Readers: Please note that due to Hurricane Irma and a resulting loss of power, this is another favorite column from a year ago. Next week we should be back to normal.

Maybe I am getting too old and soft to deal with Wall Street. I admit that the Street has never been a walk in the park and that greed and one-upmanship are part and parcel of the investment world. However, the recent and often dramatic volatility has stripped the markets of any reality.

Meanwhile, October is almost upon us once again, that time of the year when trees display their fall colors and pumpkins debut as pumpkin pie. It is also the most dreaded month in the annals of investing, the month of black Mondays.

Does October really deserve its rotten reputation? There is some justification for the bad rap when you consider the debacle of October 1929.

More recent, but still only history book material for most of those on Wall Street today, is the decline on October 19, 1987 that sent the Dow down 23 percent and resulted in the initiation of this column. Moreover, we cannot forget the relatively minor “October massacres” in years such as 1978, 1979, 1989, 1997 and 2008.

One question that keeps nagging at the markets is how and when the Federal Reserve will undertake a more proactive stance on raising interest rates. Federal Reserve Chair Janet Yellen has indicated that there is a possibility of the Fed raise rates and possible begin reducing its bond portfolio. Yet, traditionally, the Fed does not change policy during the holiday season that begins with the Thanksgiving.

The more interesting aspect of all this is not when but rather how will the Fed accomplish their goals. The immense stimulus campaign that the Fed began in response to the 2008 financial crisis changed its relationship with the financial markets.

The Fed has increased liquidity to the extent that it cannot easily drain enough money to discourage lending, its traditional approach. The Fed has also concluded that working through the banks is no longer sufficient to influence the broader economy. Instead, it plans to strengthen its hold by working directly with an expanded range of lenders.

It became clear that banks needing funds, including overnight loans, could borrow more cheaply elsewhere than from the Fed. The average rate has been about half of the Fed’s benchmark rate of 25 to 50 basis points.

The financial system, awash with both cash and lenders such as money market mutual funds, has put considerable downward pressure on interest rates.
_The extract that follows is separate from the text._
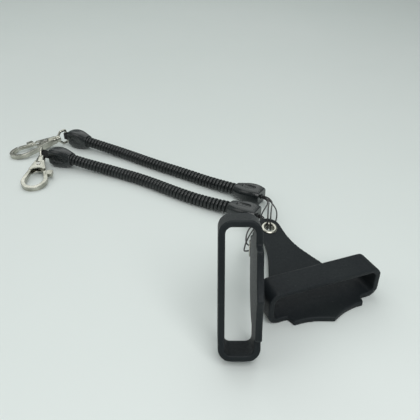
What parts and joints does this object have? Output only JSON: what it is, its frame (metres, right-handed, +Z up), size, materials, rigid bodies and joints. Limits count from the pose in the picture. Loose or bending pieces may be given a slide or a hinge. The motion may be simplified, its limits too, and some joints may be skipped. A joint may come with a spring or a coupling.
{
  "type": "coiled rod tether pair",
  "caption": "Coiled black safety tethers for fishing tools: swivel snap hook at one end, silicone band sleeve on a bat-shaped plate with an eyelet at the other.",
  "frame": {"origin": "middle of the underside of the lying (rear) sleeve's plate, under its band, on the surface everything rests on", "axes": "+Z up; +Y from the sleeves back towards the snap hooks' side, the way one looks at the pair from the front; +X to the right; the lying sleeve's band is turned 21 degrees about +Z"},
  "size_m": [0.2395, 0.2334, 0.0612],
  "materials": {
    "silicone": "matte black silicone with a soft sheen",
    "coil_plastic": "semi-gloss black polyurethane",
    "cap_plastic": "satin black moulded plastic",
    "loop_cord": "fine braided black cord",
    "strap": "woven black tape",
    "ferrule": "matte black",
    "nickel": "polished nickel plating",
    "eyelet_nickel": "bright rolled nickel",
    "steel_pin": "brushed steel",
    "spring_steel": "drawn wire"
  },
  "bodies": {
    "tethers": {"front_coil": "coil_plastic", "rear_coil": "coil_plastic", "front_sleeve_cap": "cap_plastic", "rear_sleeve_cap": "cap_plastic", "front_hook_cap": "cap_plastic", "rear_hook_cap": "cap_plastic", "front_loop_crimp": "ferrule", "rear_loop_crimp": "ferrule", "front_strap": "strap", "rear_strap": "strap", "front_loop_upper": "loop_cord", "front_loop_lower": "loop_cord", "rear_loop_left": "loop_cord", "rear_loop_right": "loop_cord"},
    "front_sleeve": {"front_sleeve": "silicone", "front_eyelet": "eyelet_nickel", "front_eyelet_washer": "eyelet_nickel"},
    "rear_sleeve": {"rear_sleeve": "silicone", "rear_eyelet": "eyelet_nickel", "rear_eyelet_washer": "eyelet_nickel"},
    "front_bail": {"front_bail": "nickel", "front_swivel_post": "steel_pin"},
    "front_hook": {"front_hook_body": "nickel", "front_gate_pin": "steel_pin", "front_gate_spring": "spring_steel"},
    "front_gate": {"front_gate": "nickel"},
    "rear_bail": {"rear_bail": "nickel", "rear_swivel_post": "steel_pin"},
    "rear_hook": {"rear_hook_body": "nickel", "rear_gate_pin": "steel_pin", "rear_gate_spring": "spring_steel"},
    "rear_gate": {"rear_gate": "nickel"}
  },
  "joints": [
    {"name": "front_sleeve_lift", "type": "hinge", "parent": "tethers", "child": "front_sleeve", "pos_m": [-0.0301, 0.02525, 0.01351], "axis": [-1, 0, 0], "range_deg": [0, 90]},
    {"name": "rear_sleeve_swing", "type": "hinge", "parent": "tethers", "child": "rear_sleeve", "pos_m": [-0.01914, 0.04985, 0.0088], "axis": [0, 0, 1], "range_deg": [0, 60]},
    {"name": "front_bail_swing", "type": "hinge", "parent": "tethers", "child": "front_bail", "pos_m": [-0.17934, 0.15517, 0.007], "axis": [0.0132, -0.1159, 0.9932], "range_deg": [-50, 0]},
    {"name": "front_hook_swivel", "type": "hinge", "parent": "front_bail", "child": "front_hook", "pos_m": [-0.17827, 0.1458, 0.00589], "axis": [0.1124, -0.9868, -0.1167], "continuous": true},
    {"name": "front_gate_hinge", "type": "hinge", "parent": "front_hook", "child": "front_gate", "pos_m": [-0.17737, 0.1379, 0.00496], "axis": [-0.0132, 0.1159, -0.9932], "range_deg": [0, 22], "stiffness_Nm_per_rad": 0.02, "springref_deg": -20.05},
    {"name": "rear_bail_swing", "type": "hinge", "parent": "tethers", "child": "rear_bail", "pos_m": [-0.17024, 0.18986, 0.007], "axis": [-0.0932, -0.0702, 0.9932], "range_deg": [-150, 0]},
    {"name": "rear_hook_swivel", "type": "hinge", "parent": "rear_bail", "child": "rear_hook", "pos_m": [-0.17778, 0.18419, 0.00589], "axis": [-0.7932, -0.5977, -0.1167], "continuous": true},
    {"name": "rear_gate_hinge", "type": "hinge", "parent": "rear_hook", "child": "rear_gate", "pos_m": [-0.18412, 0.1794, 0.00496], "axis": [-0.0932, -0.0702, 0.9932], "range_deg": [0, 22], "stiffness_Nm_per_rad": 0.02, "springref_deg": -20.05}
  ]
}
So, this is where things become less orthodox.

The Fed lacks the legal authority to pay these non-bank lenders a minimum interest rate on deposits, as it does to the banks. However, the Fed could achieve the same goal by borrowing from these companies with what is known as overnight reverse repurchase agreements.

This is a significant break from the Fed’s history of working exclusively through the banking industry. (A reverse repo is a secured cash loan where treasury securities are the collateral and the excess amount paid to redeem the collateral represents the interest paid.)
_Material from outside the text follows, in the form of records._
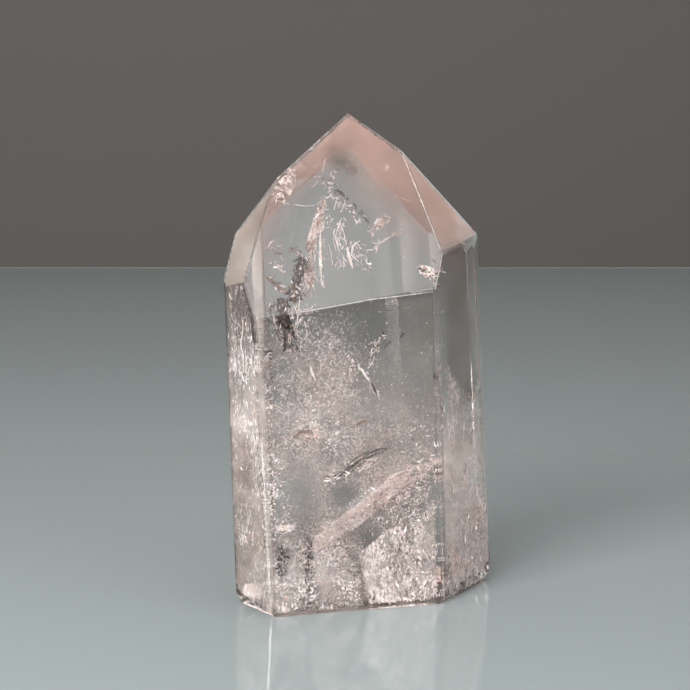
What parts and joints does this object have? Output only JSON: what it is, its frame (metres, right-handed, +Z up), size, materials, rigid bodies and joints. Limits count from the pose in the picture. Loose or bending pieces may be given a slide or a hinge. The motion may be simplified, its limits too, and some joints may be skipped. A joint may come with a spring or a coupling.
{
  "type": "polished quartz tower",
  "caption": "Clear polished quartz crystal with flat sides, an off-centre faceted point and a flat foot; stands upright as an ornament.",
  "frame": {"origin": "middle of the foot's outline box, on the surface that it stands on", "axes": "+Z up to the point, the large front facet faces -Y, +X to its right"},
  "size_m": [0.0388, 0.0322, 0.0698],
  "materials": {
    "clear_quartz": "polished clear quartz, colourless to dusty pink, with healed fractures, milky veils and fine flecks inside"
  },
  "bodies": {
    "root": {"crystal": "clear_quartz"}
  },
  "joints": []
}
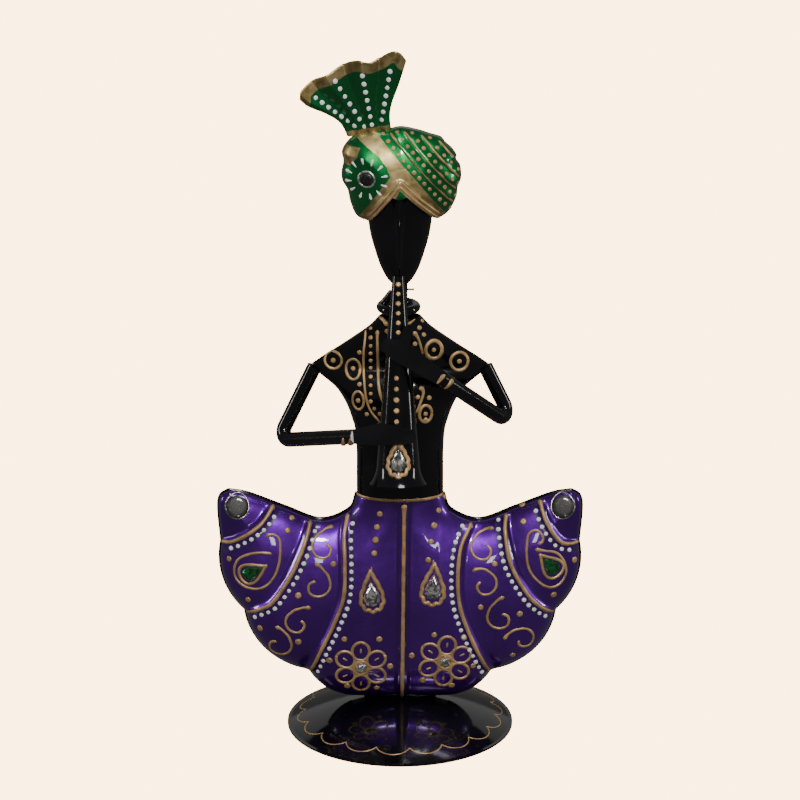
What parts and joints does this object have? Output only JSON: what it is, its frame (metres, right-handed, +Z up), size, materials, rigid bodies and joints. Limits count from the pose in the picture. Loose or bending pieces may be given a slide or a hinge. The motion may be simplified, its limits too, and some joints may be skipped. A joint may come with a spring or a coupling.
{
  "type": "painted sheet-iron musician figurine",
  "caption": "Standing painted sheet-iron figurine of a turbaned shehnai player with a flared skirt on a domed disc base.",
  "frame": {"origin": "centre of the base disc on the floor", "axes": "+Z up, the figure faces -Y, +X is to the right of someone looking at its front"},
  "size_m": [0.1724, 0.108, 0.3296],
  "materials": {
    "black_enamel": "high-gloss black enamel on sheet iron",
    "purple_lacquer": "glossy translucent metallic purple lacquer",
    "green_lacquer": "glossy translucent metallic green lacquer",
    "gold_paint": "semi-matt gold relief paint",
    "white_paint": "glossy white relief paint",
    "mirror_glass": "small silvered glass mirror",
    "clear_glass": "foil-backed clear cut stone",
    "green_glass": "foil-backed green cut stone"
  },
  "bodies": {
    "root": {"base_disc": "black_enamel", "base_weld": "black_enamel", "skirt_front": "purple_lacquer", "skirt_back": "black_enamel", "torso_front": "black_enamel", "torso_back": "black_enamel", "arm_right": "black_enamel", "arm_left": "black_enamel", "neck_rod": "black_enamel", "neck_ring": "black_enamel", "neck_tie": "black_enamel", "head_front": "black_enamel", "head_back": "black_enamel", "turban_front": "green_lacquer", "turban_back": "green_lacquer", "turban_crest": "green_lacquer", "pipe_tube": "black_enamel", "pipe_bell": "black_enamel", "skirt_mirrors": "mirror_glass", "turban_mirror": "mirror_glass", "clear_stones": "clear_glass", "flower_stones": "clear_glass", "pipe_stone": "clear_glass", "green_stones": "green_glass"}
  },
  "joints": []
}
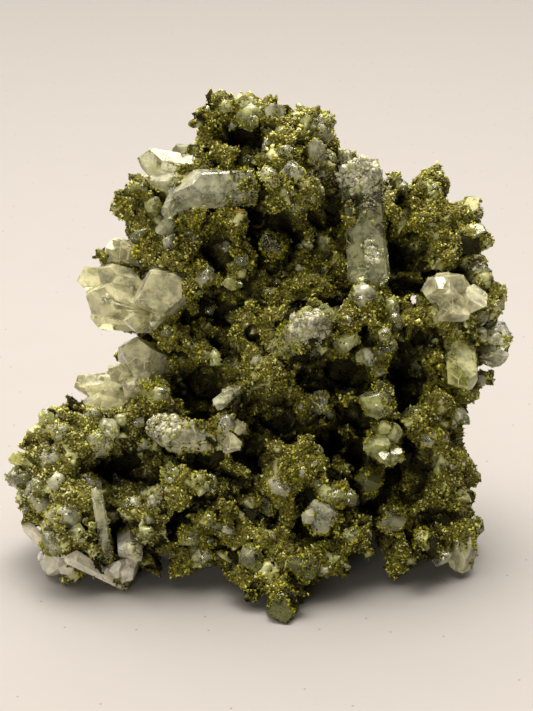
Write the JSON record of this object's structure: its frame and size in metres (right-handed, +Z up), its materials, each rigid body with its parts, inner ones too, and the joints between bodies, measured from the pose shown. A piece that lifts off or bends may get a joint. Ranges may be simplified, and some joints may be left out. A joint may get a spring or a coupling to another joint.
{
  "type": "epidote crystal cluster",
  "caption": "Hand-size mineral cluster: a knobbly green epidote-crusted mass with clear and pale quartz crystals standing out of it, resting on its own broad foot.",
  "frame": {"origin": "centre of the footprint's bounding box, on the surface that the cluster rests on", "axes": "+Z up, the crystal-covered front faces -Y, +X to the right of someone who looks at the front"},
  "size_m": [0.1008, 0.072, 0.091],
  "materials": {
    "epidote": "drusy, finely crystalline",
    "quartz_clear": "glassy with milky veils",
    "quartz_green": "glassy, tinted by epidote inclusions",
    "quartz_yellow": "glassy, yellow-green",
    "quartz_pink": "glassy with a pale pink stain",
    "quartz_smoky": "glassy, dark olive"
  },
  "bodies": {
    "root": {"epidote_mass": "epidote", "quartz_upper_left_group": "quartz_clear", "quartz_left_group": "quartz_green", "quartz_lower_left_group": "quartz_clear", "quartz_far_left_bud": "quartz_yellow", "quartz_lobe_rod": "quartz_smoky", "quartz_pink_group": "quartz_pink", "quartz_lobe_foot_group": "quartz_pink", "quartz_bar_group": "quartz_green", "quartz_slanted_shard": "quartz_clear", "quartz_window": "quartz_clear", "quartz_centre_bar": "quartz_green", "quartz_column_group": "quartz_clear", "quartz_right_top_group": "quartz_yellow", "quartz_right_clear": "quartz_clear", "quartz_yellow_gem": "quartz_yellow", "quartz_right_grey": "quartz_clear", "quartz_pale_rosette": "quartz_green", "quartz_green_glass": "quartz_smoky", "quartz_front_gem": "quartz_green", "quartz_smoky_bud": "quartz_smoky", "quartz_veiled_bud": "quartz_green", "quartz_round_window": "quartz_clear", "quartz_low_group": "quartz_green", "quartz_leaf_window": "quartz_smoky", "quartz_olive_bud": "quartz_yellow", "quartz_right_foot_tip": "quartz_yellow", "quartz_crown_window": "quartz_clear", "quartz_crown_facet": "quartz_clear"}
  },
  "joints": []
}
When it begins to again raise rates the Fed will likely utilize the familiar language of the old system, announcing that it is raising the federal funds rate, the Fed is unlikely to emphasize that it plans to do this outside the limelight utilizing its new tools.
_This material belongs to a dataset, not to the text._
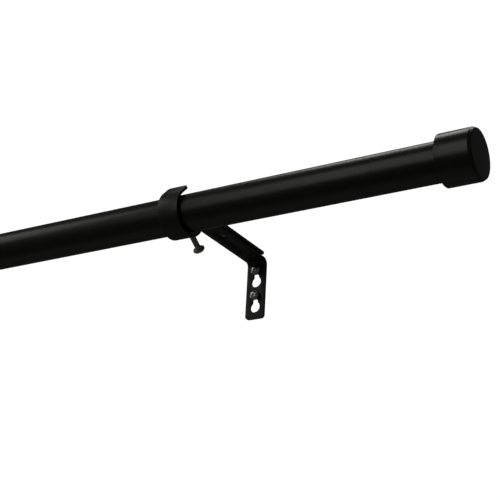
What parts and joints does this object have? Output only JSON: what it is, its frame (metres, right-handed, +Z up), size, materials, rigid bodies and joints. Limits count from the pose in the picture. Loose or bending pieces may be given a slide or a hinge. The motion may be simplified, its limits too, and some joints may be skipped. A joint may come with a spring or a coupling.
{
  "type": "curtain rod with brackets",
  "caption": "Telescoping round curtain rod with flat end caps, carried in open hooks on slotted strap arms that adjust on L-shaped keyhole wall plates.",
  "frame": {"origin": "on the back face of the right wall plate, at its middle width and between its two keyholes", "axes": "+X along the rod towards the outer tube's end cap, +Y into the wall, +Z up"},
  "size_m": [0.9612, 0.1283, 0.0574],
  "materials": {
    "black_powder_coat": "satin, fine orange peel",
    "zinc_plated_steel": "dull zinc plate",
    "black_plastic": "fine moulded texture",
    "white_nylon": "smooth moulded"
  },
  "bodies": {
    "wall_brackets": {"right_wall_plate": "black_powder_coat", "left_wall_plate": "black_powder_coat", "right_upper_wall_screw": "zinc_plated_steel", "right_lower_wall_screw": "zinc_plated_steel", "left_upper_wall_screw": "zinc_plated_steel", "left_lower_wall_screw": "zinc_plated_steel"},
    "right_arm": {"right_cradle_arm": "black_powder_coat"},
    "left_arm": {"left_cradle_arm": "black_powder_coat"},
    "right_lock": {"right_projection_lock_screw": "zinc_plated_steel", "right_lock_washer": "zinc_plated_steel"},
    "left_lock": {"left_projection_lock_screw": "zinc_plated_steel", "left_lock_washer": "zinc_plated_steel"},
    "right_set": {"right_rod_set_screw": "zinc_plated_steel"},
    "left_set": {"left_rod_set_screw": "zinc_plated_steel"},
    "rod": {"outer_tube": "black_powder_coat", "tube_collar": "black_plastic"},
    "inner_rod": {"inner_tube": "black_powder_coat", "inner_tube_end_plug": "white_nylon"},
    "right_cap": {"right_end_cap": "black_powder_coat", "right_cap_liner": "black_plastic"},
    "left_cap": {"left_end_cap": "black_powder_coat", "left_cap_liner": "black_plastic"}
  },
  "joints": [
    {"name": "right_arm_projection", "type": "slide", "parent": "wall_brackets", "child": "right_arm", "axis": [0, -1, 0], "range_m": [0, 0.025]},
    {"name": "left_arm_projection", "type": "slide", "parent": "wall_brackets", "child": "left_arm", "axis": [0, -1, 0], "range_m": [0, 0.025]},
    {"name": "right_lock_screw_back_out", "type": "slide", "parent": "wall_brackets", "child": "right_lock", "axis": [0, 0, 1], "range_m": [0, 0.003]},
    {"name": "left_lock_screw_back_out", "type": "slide", "parent": "wall_brackets", "child": "left_lock", "axis": [0, 0, 1], "range_m": [0, 0.003]},
    {"name": "rod_lift_out", "type": "slide", "parent": "right_arm", "child": "rod", "axis": [0, 0.5878, 0.809], "range_m": [0, 0.045]},
    {"name": "rod_telescope", "type": "slide", "parent": "rod", "child": "inner_rod", "axis": [-1, 0, 0], "range_m": [-0.175, 0.3]},
    {"name": "right_cap_pull", "type": "slide", "parent": "rod", "child": "right_cap", "axis": [1, 0, 0], "range_m": [0, 0.025]},
    {"name": "left_cap_pull", "type": "slide", "parent": "inner_rod", "child": "left_cap", "axis": [-1, 0, 0], "range_m": [0, 0.025]},
    {"name": "right_set_screw_back_out", "type": "slide", "parent": "right_arm", "child": "right_set", "axis": [0, 0.8387, -0.5446], "range_m": [0, 0.008]},
    {"name": "left_set_screw_back_out", "type": "slide", "parent": "left_arm", "child": "left_set", "axis": [0, 0.8387, -0.5446], "range_m": [0, 0.008]}
  ],
  "couplings": [
    {"joint": "left_arm_projection", "follows": "right_arm_projection", "ratio": 1}
  ]
}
In testing the system, potential lenders have in the past had 30 minutes to offer the Fed up to $30 billion each.

During its experimental testing, the Fed has adjusted the rates it pays, the amounts it accepts, and the time when it enters the market, among other variables.

To everyone, Jewish or not, L’Shanah Tovah! May this New Year grant all your wishes for love in family and in self.

Note to Readers: I will again be teaching two courses for Ringling College’s Lifelong Learning Academy – Introductory Investment Analysis and Portfolio Management. Classes begin on September 25 and run every Monday for 8 weeks. Call 941-309-5111 or go to www.RCLLA.org.

Lauren Rudd is a financial writer and columnist. You can write to him at LVERudd@aol.com. Phone calls accepted between 9 AM and 3 PM at (941) 706-3449. For back columns please go to www.RuddReport.com.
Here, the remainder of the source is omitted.